Canterbury is host to two-thirds of the braided rivers in New Zealand. Braided rivers are not only a naturally uncommon ecosystem type but are classified as threatened due to various pressures they are under – ranging from weed invasion and predators.
This work helps ensure the protection of some of our most unique and endangered species. A total of $335,000 has been allocated to support these projects across the region and is matched by other contributions both financial, in-kind and volunteer. The projects include:
- Clarence Waiau Toa: black-fronted tern predator control, assisting safe nesting islands
- Ashley Rakahuri and Cass rivers: post-flooding invertebrate recovery
- Rakaia River: predator control for braided river bird conservation
- Rakaia and Rangitata rivers: weed control and South Island pied oystercatcher breeding success, seasonal movements, and predator monitoring.
Wetlands loss in Canterbury over the past 200 years has been extreme and is estimated nationally to be about 90 per cent. They are now some of our rarest and most at-risk ecosystems. A total of $110,000 has been allocated to support these projects.

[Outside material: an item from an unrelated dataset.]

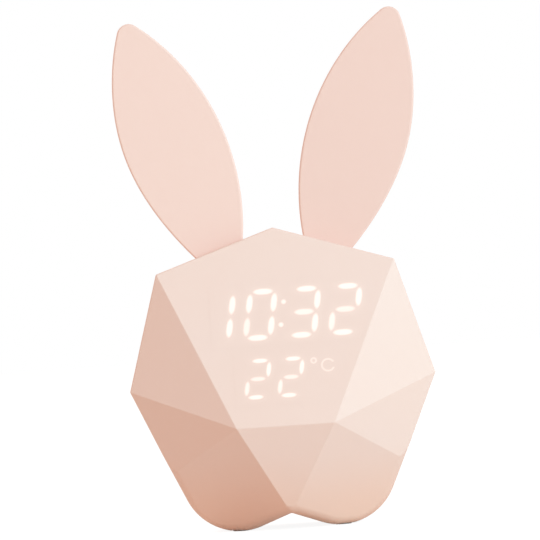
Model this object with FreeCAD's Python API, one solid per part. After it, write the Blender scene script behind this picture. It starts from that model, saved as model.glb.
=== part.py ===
import FreeCAD, Part
import math
import os
from FreeCAD import Placement, Rotation, Vector

# Kids alarm clock in the shape of a faceted animal head, in millimetres.
# The face looks along -Y, +Z is up, and the origin is on the table under the middle of the clock.

# Head seen from the front: half widths and heights above the table
CROWN_Z = 104.4
SHOULDER_X = 41.0
SHOULDER_Z = 90.9
CHEEK_X = 52.7
CHEEK_Z = 50.8
JAW_Z = 21.5
CHIN_X = 16.75
CHIN_Z = 36.6
NOTCH_Z = 5.8
LOBE_X = 17.8
LOBE_R = 19.6

# Head from front to back
CHIN_Y = -30.0
CHEEK_Y = -8.0
JAW_Y = -5.5
NOTCH_Y = -15.5
SPLIT_Y = 12.0
REAR_Y = 30.0
FACE_LEAN = 19.0
CROWN_FALL = 14.0
REAR_INSET = 12.0
HEEL = 4.0

# Shells
WALL = 2.0
CREASE_R = 0.8
SOLE_R = 6.0
LOBE_TOP = 12.0
SOLE_CUT = 0.3
REVEAL = 0.4
TONGUE_FIT = 0.15
TONGUE_WALL = 1.0
TONGUE_DEPTH = 2.5
TONGUE_ROOT = 2.0

# Ears: flat plates that plug into the top facets
EAR_THICKNESS = 3.2
EAR_Y = 0.5
EAR_EDGE_R = 0.7
EAR_X = 19.6
EAR_SEAT = 0.05
TAB_WIDTH = 12.0
TAB_THICKNESS = 2.2
TAB_DEPTH = 9.0
TAB_FIT = 0.15
SOCKET_WALL = 1.2
EAR_INNER = [(11.0, 97.0), (10.1, 118.0), (15.8, 142.3), (27.9, 163.1), (42.2, 176.8)]
EAR_TIP = [(46.1, 177.8), (49.0, 175.1)]
EAR_OUTER = [(52.1, 156.0), (48.7, 129.8), (38.5, 109.5), (24.0, 92.0)]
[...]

Focusing on the protection of biodiversity values and ecological function contained within wetlands, here are some of the projects included this year:
- Willow weed control at a 110ha wetland near Hanmer Springs
- An ongoing weed control programme at Shipleys wetlands in Christchurch
- Coleridge Downs wetlands, woody weed control in the upper Rakaia.
This work programme is a regional biodiversity fish habitat initiative which provides a coordinated region-wide approach to identifying, prioritising, and remediating fish habitat including fish passage.
- Culvert remediation in a tributary of the Waiau Uwha to restore native fish passage to spring heads
- Reconnecting Wairewa to the ocean, allowing long-term recruitment and migration
- Weir remediation in Allendale stream on Banks Peninsula.
- Willow control and planting along Taiko Stream as part of an ongoing programme to protect the threatened (nationally critical) Canterbury mudfish population
- Maintaining spring head integrity for endangered pencil galaxias spawning through willow control and planting at the Chain Hills wetland in the Upper Waitaki.
- Using eDNA to investigate the presence of the four species of longjaw galaxias in the upper Waitaki, Rangitata, Rakaia, and Hurunui River catchments
- Looking at the age and growth rate of trout in a Mackenzie Basin stream. Part of a larger project including the installation of a weir and removal of trout in Forks Stream to protect alpine, bignose, and lowland longjaw galaxias from depredation and competition by trout.
Canterbury Biodiversity Strategy
The purpose of the Canterbury Biodiversity Strategy (CBS) fund is to implement the CBS. The guiding priority principle is 'focus first on protecting and maintaining what remains, and then on restoring what has been lost.'
The budget for this workstream is $200,000 which will enable 12 high biodiversity value projects, including:
- Threatened braided river bird habitat in Hakatere/Ashburton River
- Matuku/bittern protection at Te Waihora through predator control and monitoring
- Pekepeka/long-tailed bat (threatened - nationally critical) protection through predator control.
Regional priority projects
This workstream delivers landscape-scale, multiyear biodiversity projects on sites with high biodiversity values where threats can be addressed by non-regulatory action. Sites have been identified across braided rivers, wetlands, and other freshwater ecosystems.
A total of $300,000 has been allocated to 12 projects across the region. These include:
- River bird protection on the Hurunui/Waiau river involving braided river island enhancement, predator trapping and monitoring. This aims to improve the breeding success of black-fronted terns and other river birds, ultimately increasing populations
- Weed control at the Rakaia Gorge, Mt Potts, and in the Upper Waimakariri and the Upper Dobson catchments to restore and enhance the braided river ecosystem values
- Maintaining the wetland values of the 1,500-hectare Grey’s Hill wetland in the Mackenzie Basin.
Project effectiveness monitoring programme
In addition to implementing projects, our staff also monitor and reassess previously completed biodiversity projects. This is done to assess how effective the project was in achieving the expected outcomes, or whether the project is on its way to achieving its outcomes.
This is achieved by assessing standardised outcomes against project actions undertaken such as fencing, weed control, planting, pest and predator trapping; for example, to what extent has weed control reduced or eliminated the presence of the targeted weed species. The longer-term effectiveness is assessed using factors such as the wider ecological context and connectivity and ongoing management, such as legal protection and ongoing active site management.
To date, 55 projects have been monitored and a further 20 have been identified to be monitored this year. Previous assessments show that projects we have undertaken score highly in both medium and long-term effectiveness, and this information is used to guide which projects we undertake.